Named Entity Recognition for Payment Data Using NLP
Srikumar Nayak
TL;DR
This work addresses the challenge of extracting structured entities from diverse payment messages by framing NER as a domain-specific sequence labeling task. It systematically benchmarks classical CRF with domain features, BiLSTM-CRF, and transformer-based models, introducing PaymentBERT, a hybrid architecture that fuses contextual BERT representations with payment-aware embeddings and format features. On a 50,000-message dataset spanning SWIFT, ISO 20022, and domestic formats, PaymentBERT achieves 95.7% F1-score, with robust cross-format generalization and favorable latency characteristics; distilled and quantized variants offer practical throughput improvements. The study provides extensive ablations, error analyses, and deployment guidance, demonstrating that transformer-based models augmented with domain knowledge can meet production requirements for sanctions screening, AML compliance, and payment processing. The findings have direct implications for financial institutions seeking accurate, scalable NER for automated transaction monitoring and processing systems.
Abstract
Named Entity Recognition (NER) has emerged as a critical component in automating financial transaction processing, particularly in extracting structured information from unstructured payment data. This paper presents a comprehensive analysis of state-of-the-art NER algorithms specifically designed for payment data extraction, including Conditional Random Fields (CRF), Bidirectional Long Short-Term Memory with CRF (BiLSTM-CRF), and transformer-based models such as BERT and FinBERT. We conduct extensive experiments on a dataset of 50,000 annotated payment transactions across multiple payment formats including SWIFT MT103, ISO 20022, and domestic payment systems. Our experimental results demonstrate that fine-tuned BERT models achieve an F1-score of 94.2% for entity extraction, outperforming traditional CRF-based approaches by 12.8 percentage points.

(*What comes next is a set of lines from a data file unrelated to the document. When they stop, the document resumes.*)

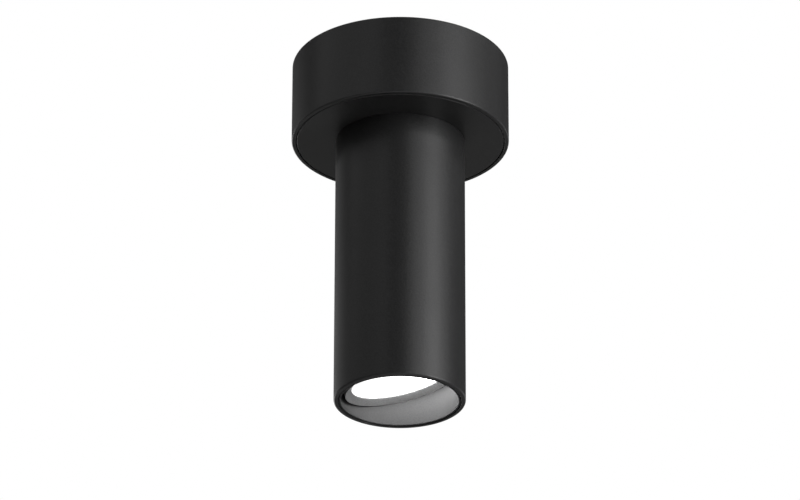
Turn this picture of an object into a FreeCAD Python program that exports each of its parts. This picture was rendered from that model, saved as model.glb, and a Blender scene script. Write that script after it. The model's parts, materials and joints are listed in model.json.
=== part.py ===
import FreeCAD, Part
import math
import os

# Ceiling cylinder light with a rotating inner sleeve and a tilting lamp head.
# Millimetres, +Z up. The origin is the centre of the ceiling plane, and the light hangs down from it.
# The lamp head is drawn straight down about its own pivot, then tilted and turned to where it points.

os.makedirs("parts", exist_ok=True)
Vector = FreeCAD.Vector
UP = Vector(0, 0, 1)
ORIGIN = Vector(0, 0, 0)

# Fits and cuts
overrun = 1.0
thread_clearance = 0.05
running_clearance = 0.05
slip_clearance = 0.15

# Canopy
canopy_diameter = 101.0
canopy_height = 39.3
canopy_wall = 1.95
canopy_lip_round = 0.35
base_plate_thickness = 3.0
base_plate_gap = 0.35
base_plate_chamfer = 0.4
lug_thickness = 2.0
lug_width = 11.0
lug_reach = 6.5
lug_angles = (90, 210, 330)
blind_hole_floor = 0.8

# Tube
tube_diameter = 60.0
tube_length = 132.0
tube_wall = 2.0
tube_mouth_round = 1.15
tube_top_round = 0.2
tube_inner_edge_round = 0.2
port_radius = 3.0
port_head_gap = 0.8
port_angles = (90, 210, 330)

# Where the lamp points and how far the head is tilted from straight down
aim_angle = 25.0
tilt_angle = 15.0
pivot_above_mouth = 13.0

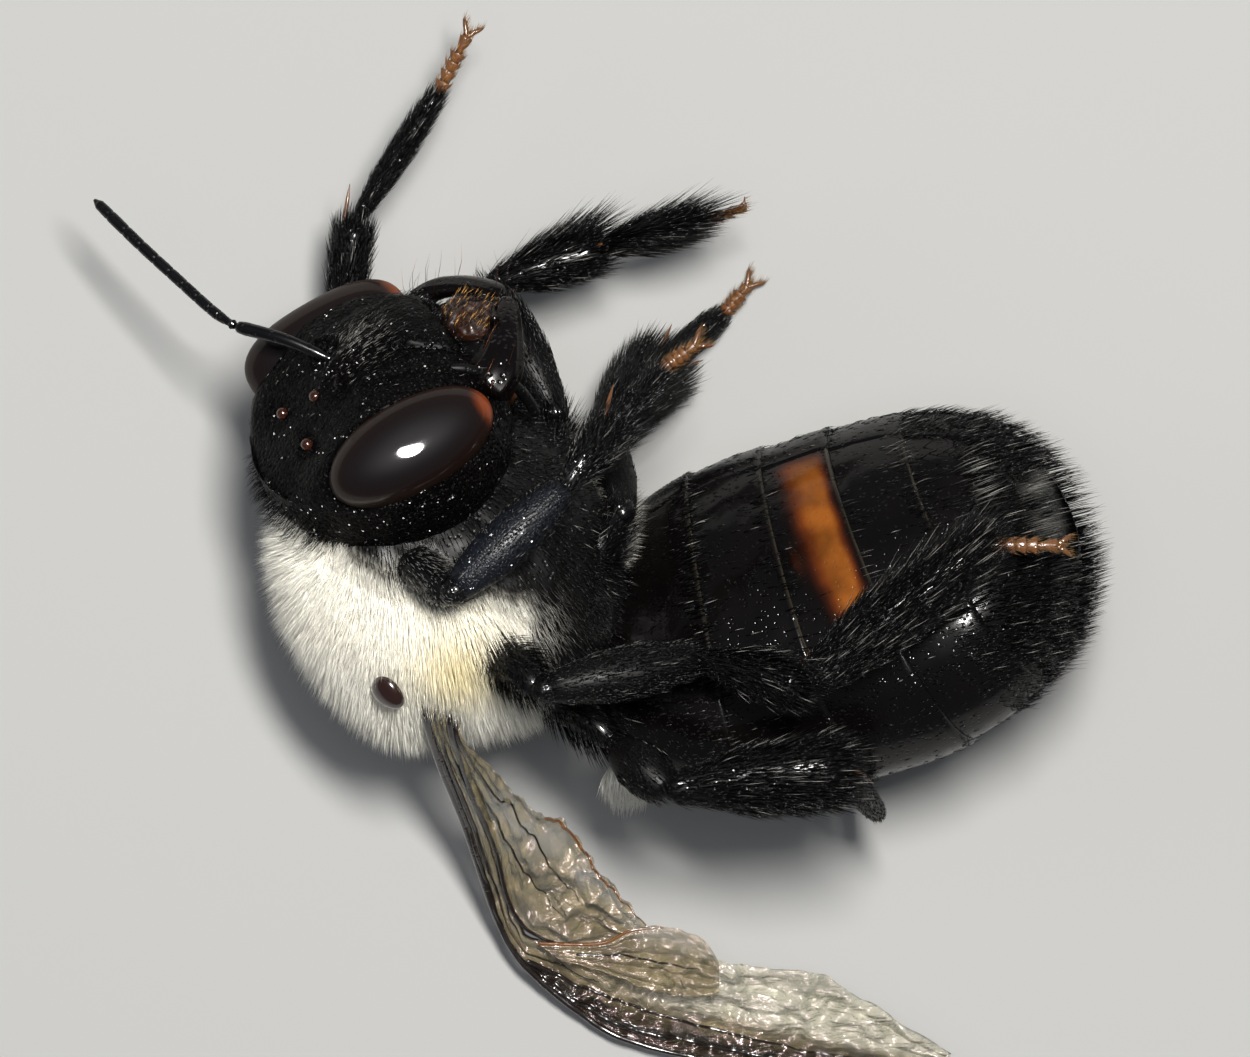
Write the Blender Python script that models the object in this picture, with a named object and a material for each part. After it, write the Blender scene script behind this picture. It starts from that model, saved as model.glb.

Furthermore, we introduce PaymentBERT, a novel hybrid architecture combining domain-specific financial embeddings with contextual representations, achieving state-of-the-art performance with 95.7% F1-score while maintaining real-time processing capabilities. We provide detailed analysis of cross-format generalization, ablation studies, and deployment considerations. This research provides practical insights for financial institutions implementing automated sanctions screening, anti-money laundering (AML) compliance, and payment processing systems.